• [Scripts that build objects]
::::

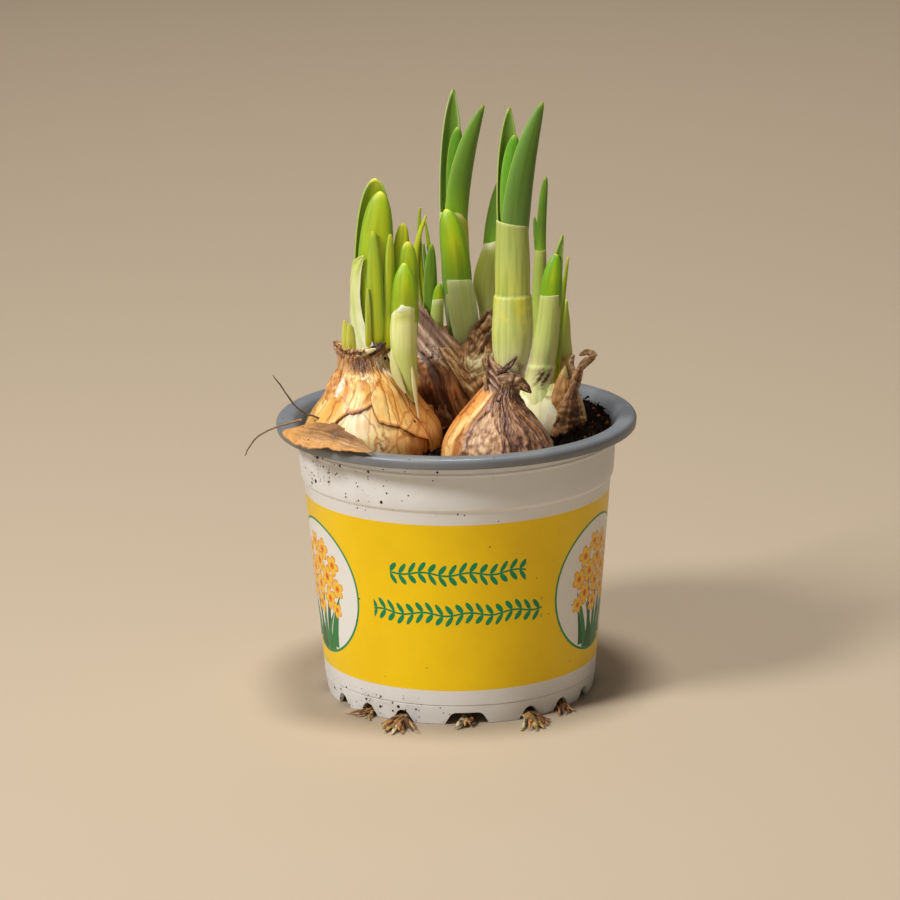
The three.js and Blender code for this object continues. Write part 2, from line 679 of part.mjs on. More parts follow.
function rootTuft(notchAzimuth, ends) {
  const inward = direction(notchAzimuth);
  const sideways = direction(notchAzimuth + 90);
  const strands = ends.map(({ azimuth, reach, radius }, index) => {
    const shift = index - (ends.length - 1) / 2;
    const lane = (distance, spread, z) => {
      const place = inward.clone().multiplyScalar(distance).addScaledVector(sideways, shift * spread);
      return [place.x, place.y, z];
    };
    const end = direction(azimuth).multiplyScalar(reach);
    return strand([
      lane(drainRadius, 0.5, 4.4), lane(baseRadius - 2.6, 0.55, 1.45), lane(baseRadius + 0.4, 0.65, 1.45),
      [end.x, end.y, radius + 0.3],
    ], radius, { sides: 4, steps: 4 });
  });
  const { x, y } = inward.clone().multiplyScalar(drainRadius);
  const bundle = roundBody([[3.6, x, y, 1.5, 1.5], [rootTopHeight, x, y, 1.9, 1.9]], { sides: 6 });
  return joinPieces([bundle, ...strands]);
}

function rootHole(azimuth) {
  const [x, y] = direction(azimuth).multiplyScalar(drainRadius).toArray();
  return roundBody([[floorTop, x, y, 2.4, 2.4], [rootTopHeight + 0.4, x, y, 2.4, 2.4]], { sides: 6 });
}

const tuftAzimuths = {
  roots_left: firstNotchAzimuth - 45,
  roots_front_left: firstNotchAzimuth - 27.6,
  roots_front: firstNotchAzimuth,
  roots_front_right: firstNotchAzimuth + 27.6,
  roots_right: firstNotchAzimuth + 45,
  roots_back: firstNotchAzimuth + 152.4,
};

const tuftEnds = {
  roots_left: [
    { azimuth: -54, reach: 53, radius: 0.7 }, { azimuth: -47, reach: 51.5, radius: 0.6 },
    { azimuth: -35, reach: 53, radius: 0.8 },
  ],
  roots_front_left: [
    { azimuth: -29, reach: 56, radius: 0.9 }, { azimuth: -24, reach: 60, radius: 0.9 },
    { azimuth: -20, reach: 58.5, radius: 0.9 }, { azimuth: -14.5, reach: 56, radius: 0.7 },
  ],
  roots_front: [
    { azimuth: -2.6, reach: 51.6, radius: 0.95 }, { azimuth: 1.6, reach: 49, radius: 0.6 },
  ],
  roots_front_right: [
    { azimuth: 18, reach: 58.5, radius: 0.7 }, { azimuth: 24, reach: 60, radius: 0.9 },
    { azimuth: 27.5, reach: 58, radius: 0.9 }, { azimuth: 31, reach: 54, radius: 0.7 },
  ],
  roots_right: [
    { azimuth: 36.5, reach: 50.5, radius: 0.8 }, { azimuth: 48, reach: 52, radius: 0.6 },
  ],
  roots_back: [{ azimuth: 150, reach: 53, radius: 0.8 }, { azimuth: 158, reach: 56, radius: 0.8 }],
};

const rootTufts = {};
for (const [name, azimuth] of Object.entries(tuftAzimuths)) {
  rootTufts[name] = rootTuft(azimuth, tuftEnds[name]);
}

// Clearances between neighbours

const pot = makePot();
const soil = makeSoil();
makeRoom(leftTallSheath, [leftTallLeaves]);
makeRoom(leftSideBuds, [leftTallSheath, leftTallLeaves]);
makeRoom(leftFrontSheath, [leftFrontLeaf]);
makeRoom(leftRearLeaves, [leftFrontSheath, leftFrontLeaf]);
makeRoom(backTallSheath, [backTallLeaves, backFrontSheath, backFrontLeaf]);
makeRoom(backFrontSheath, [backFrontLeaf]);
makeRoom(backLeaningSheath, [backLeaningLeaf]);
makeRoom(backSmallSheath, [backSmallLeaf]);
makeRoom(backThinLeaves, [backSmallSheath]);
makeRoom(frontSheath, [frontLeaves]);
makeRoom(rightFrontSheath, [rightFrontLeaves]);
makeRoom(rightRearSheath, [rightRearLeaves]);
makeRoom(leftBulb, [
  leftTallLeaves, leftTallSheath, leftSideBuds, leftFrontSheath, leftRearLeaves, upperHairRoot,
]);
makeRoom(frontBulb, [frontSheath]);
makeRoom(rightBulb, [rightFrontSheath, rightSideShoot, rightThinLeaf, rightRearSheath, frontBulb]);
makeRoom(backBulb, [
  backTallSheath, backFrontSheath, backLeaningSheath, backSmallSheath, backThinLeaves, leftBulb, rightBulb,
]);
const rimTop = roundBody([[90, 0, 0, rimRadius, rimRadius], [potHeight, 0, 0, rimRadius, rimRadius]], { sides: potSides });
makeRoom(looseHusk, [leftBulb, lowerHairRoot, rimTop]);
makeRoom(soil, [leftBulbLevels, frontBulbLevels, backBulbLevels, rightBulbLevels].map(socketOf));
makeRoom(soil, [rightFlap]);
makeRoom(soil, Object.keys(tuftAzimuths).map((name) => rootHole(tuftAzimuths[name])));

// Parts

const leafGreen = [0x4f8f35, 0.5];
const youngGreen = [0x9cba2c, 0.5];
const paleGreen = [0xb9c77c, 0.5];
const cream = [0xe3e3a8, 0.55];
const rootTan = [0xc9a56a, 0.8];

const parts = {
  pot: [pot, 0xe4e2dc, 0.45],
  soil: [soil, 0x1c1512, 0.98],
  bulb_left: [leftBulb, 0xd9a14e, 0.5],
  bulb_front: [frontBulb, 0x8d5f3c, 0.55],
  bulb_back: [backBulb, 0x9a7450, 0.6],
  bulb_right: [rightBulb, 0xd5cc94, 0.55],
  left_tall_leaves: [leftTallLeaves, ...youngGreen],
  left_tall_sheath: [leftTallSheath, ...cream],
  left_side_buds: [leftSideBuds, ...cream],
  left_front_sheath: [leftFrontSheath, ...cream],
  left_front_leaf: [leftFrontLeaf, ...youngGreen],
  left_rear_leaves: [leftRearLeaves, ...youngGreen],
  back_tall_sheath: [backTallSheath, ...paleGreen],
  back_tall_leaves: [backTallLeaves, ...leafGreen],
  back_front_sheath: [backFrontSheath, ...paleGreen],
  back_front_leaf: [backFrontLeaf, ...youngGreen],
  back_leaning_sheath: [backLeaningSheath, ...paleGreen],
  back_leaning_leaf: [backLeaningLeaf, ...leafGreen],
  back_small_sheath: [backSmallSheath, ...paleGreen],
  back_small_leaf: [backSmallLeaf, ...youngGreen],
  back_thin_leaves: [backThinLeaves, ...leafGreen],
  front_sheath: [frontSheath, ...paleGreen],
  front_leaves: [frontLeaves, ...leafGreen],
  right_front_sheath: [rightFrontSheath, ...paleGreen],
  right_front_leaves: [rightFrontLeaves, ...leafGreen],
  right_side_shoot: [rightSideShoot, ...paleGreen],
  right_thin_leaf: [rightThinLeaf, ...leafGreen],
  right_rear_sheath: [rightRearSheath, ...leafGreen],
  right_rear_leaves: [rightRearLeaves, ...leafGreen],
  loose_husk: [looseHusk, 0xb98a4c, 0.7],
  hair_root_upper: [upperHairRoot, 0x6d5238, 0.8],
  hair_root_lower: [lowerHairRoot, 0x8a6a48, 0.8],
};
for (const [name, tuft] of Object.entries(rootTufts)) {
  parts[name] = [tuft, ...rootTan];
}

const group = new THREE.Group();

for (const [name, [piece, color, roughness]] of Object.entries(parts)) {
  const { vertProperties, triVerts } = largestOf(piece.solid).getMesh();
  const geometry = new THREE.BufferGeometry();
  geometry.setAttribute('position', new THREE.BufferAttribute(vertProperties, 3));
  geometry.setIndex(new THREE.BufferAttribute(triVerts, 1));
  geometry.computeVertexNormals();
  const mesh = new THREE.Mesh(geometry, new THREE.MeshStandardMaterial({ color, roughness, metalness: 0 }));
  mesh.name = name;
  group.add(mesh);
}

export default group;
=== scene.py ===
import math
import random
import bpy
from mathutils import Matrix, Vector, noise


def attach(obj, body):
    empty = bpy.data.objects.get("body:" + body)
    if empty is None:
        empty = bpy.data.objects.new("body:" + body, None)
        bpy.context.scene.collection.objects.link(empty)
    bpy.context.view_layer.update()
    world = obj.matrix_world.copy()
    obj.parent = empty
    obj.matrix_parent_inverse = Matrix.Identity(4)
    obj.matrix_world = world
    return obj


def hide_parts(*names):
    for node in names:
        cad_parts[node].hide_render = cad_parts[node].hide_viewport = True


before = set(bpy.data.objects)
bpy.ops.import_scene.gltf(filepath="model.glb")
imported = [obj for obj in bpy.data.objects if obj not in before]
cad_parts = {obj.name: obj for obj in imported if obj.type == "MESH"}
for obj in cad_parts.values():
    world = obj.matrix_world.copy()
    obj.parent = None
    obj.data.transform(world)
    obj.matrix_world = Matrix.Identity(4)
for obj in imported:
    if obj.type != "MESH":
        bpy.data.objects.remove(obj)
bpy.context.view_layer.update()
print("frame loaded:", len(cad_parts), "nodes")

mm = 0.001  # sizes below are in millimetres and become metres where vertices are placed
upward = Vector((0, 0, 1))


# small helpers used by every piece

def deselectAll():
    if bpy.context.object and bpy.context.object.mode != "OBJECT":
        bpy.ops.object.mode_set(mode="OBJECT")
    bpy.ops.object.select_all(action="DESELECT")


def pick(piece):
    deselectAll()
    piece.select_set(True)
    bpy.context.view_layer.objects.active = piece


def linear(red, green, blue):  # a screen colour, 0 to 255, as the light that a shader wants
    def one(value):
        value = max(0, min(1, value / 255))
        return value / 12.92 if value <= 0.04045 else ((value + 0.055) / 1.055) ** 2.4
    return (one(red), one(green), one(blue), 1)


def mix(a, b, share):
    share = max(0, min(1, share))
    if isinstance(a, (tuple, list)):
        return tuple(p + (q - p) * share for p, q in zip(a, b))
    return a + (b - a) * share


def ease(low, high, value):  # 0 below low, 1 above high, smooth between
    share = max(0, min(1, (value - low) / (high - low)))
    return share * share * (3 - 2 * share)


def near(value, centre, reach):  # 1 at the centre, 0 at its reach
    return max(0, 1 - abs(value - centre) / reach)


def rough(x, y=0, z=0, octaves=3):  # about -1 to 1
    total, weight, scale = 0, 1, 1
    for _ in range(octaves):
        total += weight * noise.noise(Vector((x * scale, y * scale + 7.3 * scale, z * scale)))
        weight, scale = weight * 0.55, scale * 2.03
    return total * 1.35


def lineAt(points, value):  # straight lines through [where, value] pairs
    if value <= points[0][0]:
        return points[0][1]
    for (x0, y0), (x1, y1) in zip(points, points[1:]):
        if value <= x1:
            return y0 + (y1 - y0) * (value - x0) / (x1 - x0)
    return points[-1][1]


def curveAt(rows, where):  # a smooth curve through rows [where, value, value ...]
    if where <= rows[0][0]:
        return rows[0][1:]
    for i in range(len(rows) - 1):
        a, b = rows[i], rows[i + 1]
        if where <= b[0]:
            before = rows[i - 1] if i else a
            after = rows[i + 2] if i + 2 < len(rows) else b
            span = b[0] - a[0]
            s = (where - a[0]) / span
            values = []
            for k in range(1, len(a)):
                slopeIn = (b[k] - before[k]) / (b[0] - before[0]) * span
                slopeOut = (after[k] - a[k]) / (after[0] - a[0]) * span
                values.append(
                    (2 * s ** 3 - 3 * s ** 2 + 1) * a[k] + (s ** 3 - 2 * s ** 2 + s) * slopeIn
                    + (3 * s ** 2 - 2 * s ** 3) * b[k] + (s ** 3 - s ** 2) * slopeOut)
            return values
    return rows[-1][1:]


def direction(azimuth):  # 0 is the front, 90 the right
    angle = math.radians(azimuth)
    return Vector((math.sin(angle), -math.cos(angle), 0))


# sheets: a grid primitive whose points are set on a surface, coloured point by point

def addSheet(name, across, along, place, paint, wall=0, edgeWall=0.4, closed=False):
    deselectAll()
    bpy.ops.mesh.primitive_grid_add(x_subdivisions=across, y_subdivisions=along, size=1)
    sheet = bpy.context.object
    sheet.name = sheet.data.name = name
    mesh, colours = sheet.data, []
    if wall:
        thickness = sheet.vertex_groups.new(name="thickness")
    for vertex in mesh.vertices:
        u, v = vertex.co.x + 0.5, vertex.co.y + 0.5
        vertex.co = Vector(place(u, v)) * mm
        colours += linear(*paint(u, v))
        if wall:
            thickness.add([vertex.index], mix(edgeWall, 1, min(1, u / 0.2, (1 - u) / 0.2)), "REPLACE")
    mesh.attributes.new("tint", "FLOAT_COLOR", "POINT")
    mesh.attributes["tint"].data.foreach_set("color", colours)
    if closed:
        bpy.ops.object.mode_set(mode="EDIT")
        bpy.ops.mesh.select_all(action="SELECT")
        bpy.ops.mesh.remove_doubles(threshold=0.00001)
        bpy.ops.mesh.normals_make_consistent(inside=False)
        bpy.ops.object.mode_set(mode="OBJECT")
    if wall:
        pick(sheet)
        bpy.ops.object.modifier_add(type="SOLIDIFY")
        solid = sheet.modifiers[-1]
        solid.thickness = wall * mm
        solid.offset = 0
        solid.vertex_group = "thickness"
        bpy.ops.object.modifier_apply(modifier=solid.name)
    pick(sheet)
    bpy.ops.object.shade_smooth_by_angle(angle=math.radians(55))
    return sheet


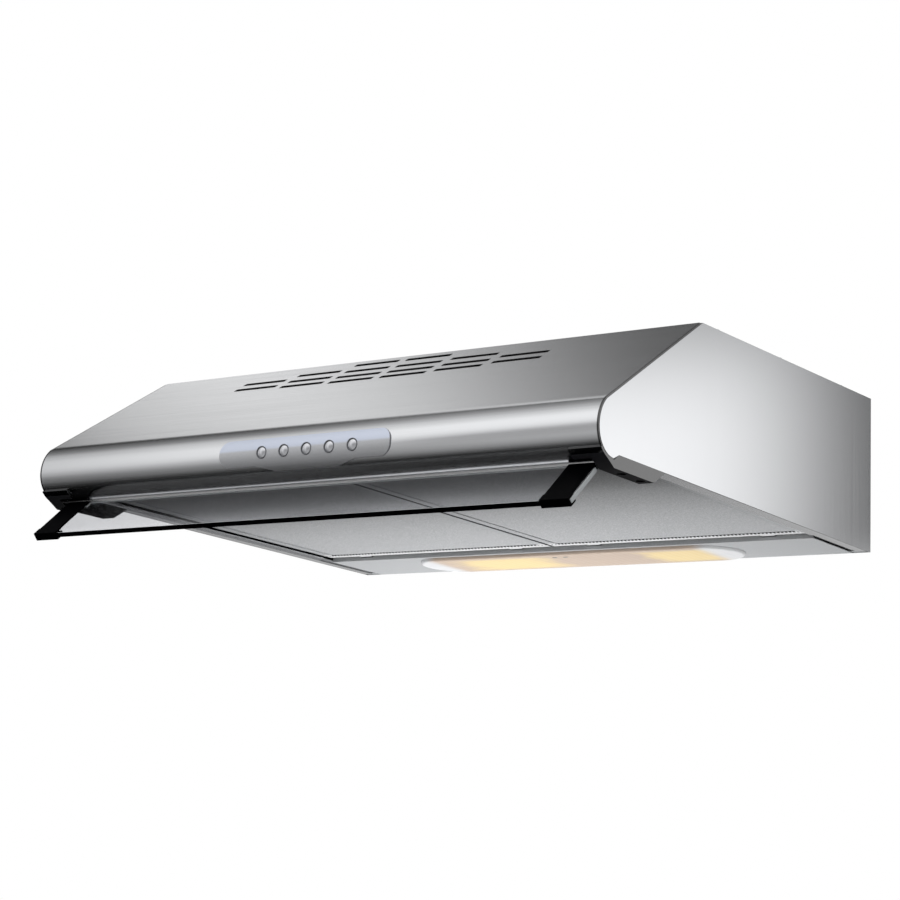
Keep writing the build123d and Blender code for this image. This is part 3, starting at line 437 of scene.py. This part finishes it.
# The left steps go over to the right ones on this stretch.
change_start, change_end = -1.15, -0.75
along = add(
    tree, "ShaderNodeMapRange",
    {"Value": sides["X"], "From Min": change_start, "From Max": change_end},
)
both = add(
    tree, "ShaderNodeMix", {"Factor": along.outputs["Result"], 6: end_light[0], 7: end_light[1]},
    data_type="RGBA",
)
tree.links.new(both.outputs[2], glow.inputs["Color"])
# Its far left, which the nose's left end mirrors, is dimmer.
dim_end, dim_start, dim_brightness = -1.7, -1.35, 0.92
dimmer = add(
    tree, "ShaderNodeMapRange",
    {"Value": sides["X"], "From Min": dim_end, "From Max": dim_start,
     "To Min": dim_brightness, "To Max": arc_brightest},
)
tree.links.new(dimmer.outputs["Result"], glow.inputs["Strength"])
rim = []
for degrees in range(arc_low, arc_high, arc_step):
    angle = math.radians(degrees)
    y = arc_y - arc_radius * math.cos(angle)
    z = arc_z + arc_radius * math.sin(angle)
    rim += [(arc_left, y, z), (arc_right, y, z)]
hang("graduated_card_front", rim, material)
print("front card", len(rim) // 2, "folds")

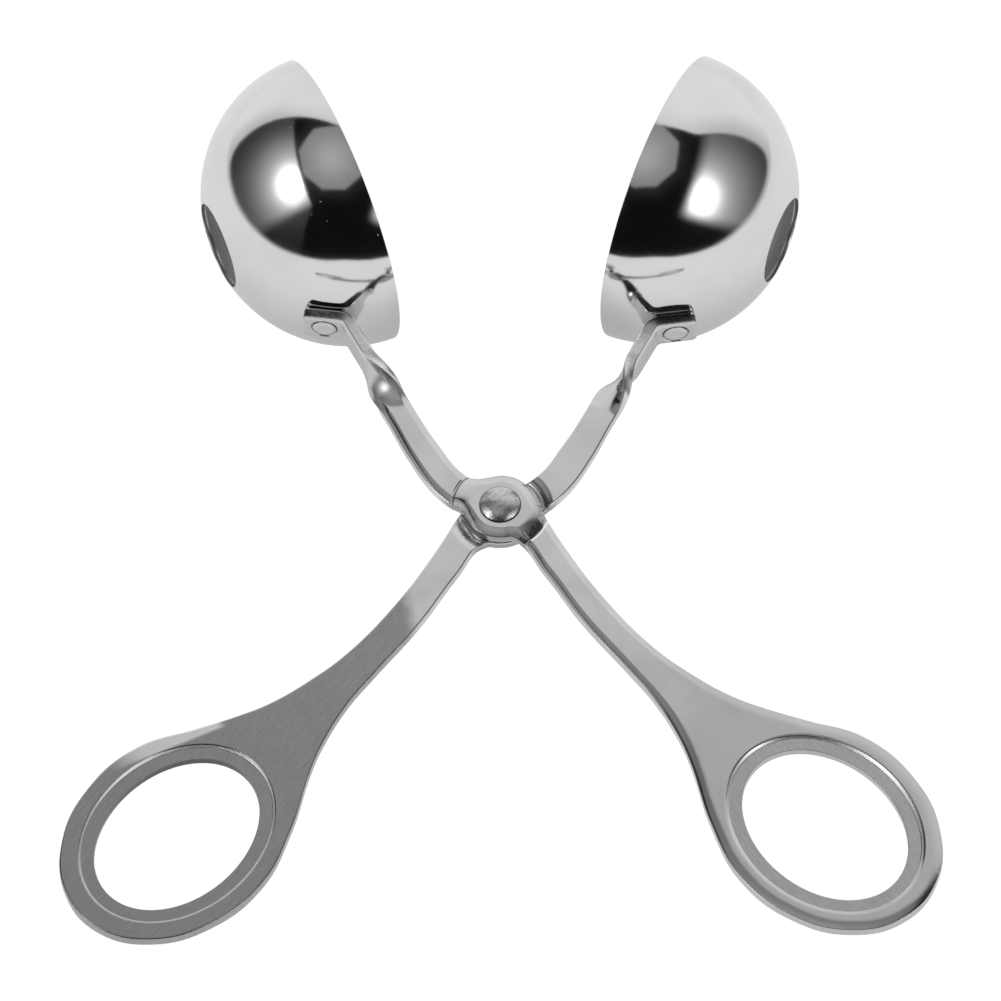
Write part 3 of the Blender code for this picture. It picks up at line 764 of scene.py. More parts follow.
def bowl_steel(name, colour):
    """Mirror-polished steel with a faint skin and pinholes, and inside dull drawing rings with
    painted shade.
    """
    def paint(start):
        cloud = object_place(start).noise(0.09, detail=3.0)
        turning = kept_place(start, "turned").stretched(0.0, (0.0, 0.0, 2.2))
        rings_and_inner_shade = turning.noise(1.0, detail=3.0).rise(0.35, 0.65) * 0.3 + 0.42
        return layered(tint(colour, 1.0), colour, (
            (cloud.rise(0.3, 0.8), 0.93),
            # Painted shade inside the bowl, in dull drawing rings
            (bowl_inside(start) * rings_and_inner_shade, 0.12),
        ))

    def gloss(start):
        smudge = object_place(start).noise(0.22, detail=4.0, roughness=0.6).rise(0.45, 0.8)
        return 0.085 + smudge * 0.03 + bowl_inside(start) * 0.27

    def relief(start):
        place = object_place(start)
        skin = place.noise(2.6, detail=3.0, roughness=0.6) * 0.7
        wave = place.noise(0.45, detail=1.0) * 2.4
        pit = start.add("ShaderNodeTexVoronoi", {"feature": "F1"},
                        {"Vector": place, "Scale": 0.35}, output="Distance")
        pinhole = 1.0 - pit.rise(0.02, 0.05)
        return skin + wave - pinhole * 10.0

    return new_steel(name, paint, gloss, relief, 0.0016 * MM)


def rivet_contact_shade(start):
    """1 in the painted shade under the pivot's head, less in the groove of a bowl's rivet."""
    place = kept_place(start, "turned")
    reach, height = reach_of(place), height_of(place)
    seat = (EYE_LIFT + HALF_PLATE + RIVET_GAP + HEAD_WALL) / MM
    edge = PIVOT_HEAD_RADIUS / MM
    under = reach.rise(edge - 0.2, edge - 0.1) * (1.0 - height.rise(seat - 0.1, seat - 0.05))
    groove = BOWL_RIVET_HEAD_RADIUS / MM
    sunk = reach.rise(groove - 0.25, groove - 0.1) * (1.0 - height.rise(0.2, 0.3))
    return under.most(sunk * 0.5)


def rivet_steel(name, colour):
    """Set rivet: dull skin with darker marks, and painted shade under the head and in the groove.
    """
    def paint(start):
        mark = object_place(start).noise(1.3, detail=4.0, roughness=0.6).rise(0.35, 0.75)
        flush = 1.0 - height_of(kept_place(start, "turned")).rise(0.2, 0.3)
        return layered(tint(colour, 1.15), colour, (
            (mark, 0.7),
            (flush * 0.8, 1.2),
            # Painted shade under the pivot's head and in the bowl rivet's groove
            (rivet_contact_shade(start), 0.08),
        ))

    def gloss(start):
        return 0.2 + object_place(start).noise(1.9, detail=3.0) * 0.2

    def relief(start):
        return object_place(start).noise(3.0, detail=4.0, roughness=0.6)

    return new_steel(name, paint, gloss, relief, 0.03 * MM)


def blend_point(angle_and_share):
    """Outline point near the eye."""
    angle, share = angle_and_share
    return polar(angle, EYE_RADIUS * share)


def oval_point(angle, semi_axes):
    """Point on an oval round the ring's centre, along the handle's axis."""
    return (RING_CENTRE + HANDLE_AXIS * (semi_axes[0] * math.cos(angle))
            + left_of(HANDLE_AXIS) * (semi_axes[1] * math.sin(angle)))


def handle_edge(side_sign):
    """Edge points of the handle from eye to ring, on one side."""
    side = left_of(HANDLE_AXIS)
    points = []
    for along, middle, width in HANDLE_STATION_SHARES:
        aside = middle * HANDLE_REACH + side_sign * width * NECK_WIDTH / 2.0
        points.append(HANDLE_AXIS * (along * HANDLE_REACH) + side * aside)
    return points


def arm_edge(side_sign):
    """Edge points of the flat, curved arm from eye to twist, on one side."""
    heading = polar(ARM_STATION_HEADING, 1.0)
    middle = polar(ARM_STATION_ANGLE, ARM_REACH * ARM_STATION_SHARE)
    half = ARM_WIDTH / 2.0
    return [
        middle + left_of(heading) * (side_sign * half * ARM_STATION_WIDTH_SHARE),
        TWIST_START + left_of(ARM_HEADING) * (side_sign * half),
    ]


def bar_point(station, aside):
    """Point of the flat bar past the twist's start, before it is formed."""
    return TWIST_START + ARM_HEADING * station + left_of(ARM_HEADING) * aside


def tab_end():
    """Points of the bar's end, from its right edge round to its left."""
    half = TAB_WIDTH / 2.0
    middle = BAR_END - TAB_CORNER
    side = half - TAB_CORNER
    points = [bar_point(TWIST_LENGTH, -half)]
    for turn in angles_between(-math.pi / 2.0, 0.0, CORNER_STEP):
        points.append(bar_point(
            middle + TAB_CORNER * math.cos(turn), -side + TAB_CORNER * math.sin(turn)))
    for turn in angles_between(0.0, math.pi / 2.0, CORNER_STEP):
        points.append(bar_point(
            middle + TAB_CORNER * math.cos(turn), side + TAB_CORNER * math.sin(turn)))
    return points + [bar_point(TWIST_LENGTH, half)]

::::

• [PROBLEM] Transcribe precisely the lines between the one that contains "const group = new THREE.Group();" and the one that contains "# small helpers used by every piece", counting those two lines as part of the range.

• [SOLUTION FOR THIS PROBLEM]
const group = new THREE.Group();

for (const [name, [piece, color, roughness]] of Object.entries(parts)) {
  const { vertProperties, triVerts } = largestOf(piece.solid).getMesh();
  const geometry = new THREE.BufferGeometry();
  geometry.setAttribute('position', new THREE.BufferAttribute(vertProperties, 3));
  geometry.setIndex(new THREE.BufferAttribute(triVerts, 1));
  geometry.computeVertexNormals();
  const mesh = new THREE.Mesh(geometry, new THREE.MeshStandardMaterial({ color, roughness, metalness: 0 }));
  mesh.name = name;
  group.add(mesh);
}

export default group;
=== scene.py ===
import math
import random
import bpy
from mathutils import Matrix, Vector, noise


def attach(obj, body):
    empty = bpy.data.objects.get("body:" + body)
    if empty is None:
        empty = bpy.data.objects.new("body:" + body, None)
        bpy.context.scene.collection.objects.link(empty)
    bpy.context.view_layer.update()
    world = obj.matrix_world.copy()
    obj.parent = empty
    obj.matrix_parent_inverse = Matrix.Identity(4)
    obj.matrix_world = world
    return obj


def hide_parts(*names):
    for node in names:
        cad_parts[node].hide_render = cad_parts[node].hide_viewport = True


before = set(bpy.data.objects)
bpy.ops.import_scene.gltf(filepath="model.glb")
imported = [obj for obj in bpy.data.objects if obj not in before]
cad_parts = {obj.name: obj for obj in imported if obj.type == "MESH"}
for obj in cad_parts.values():
    world = obj.matrix_world.copy()
    obj.parent = None
    obj.data.transform(world)
    obj.matrix_world = Matrix.Identity(4)
for obj in imported:
    if obj.type != "MESH":
        bpy.data.objects.remove(obj)
bpy.context.view_layer.update()
print("frame loaded:", len(cad_parts), "nodes")

mm = 0.001  # sizes below are in millimetres and become metres where vertices are placed
upward = Vector((0, 0, 1))


# small helpers used by every piece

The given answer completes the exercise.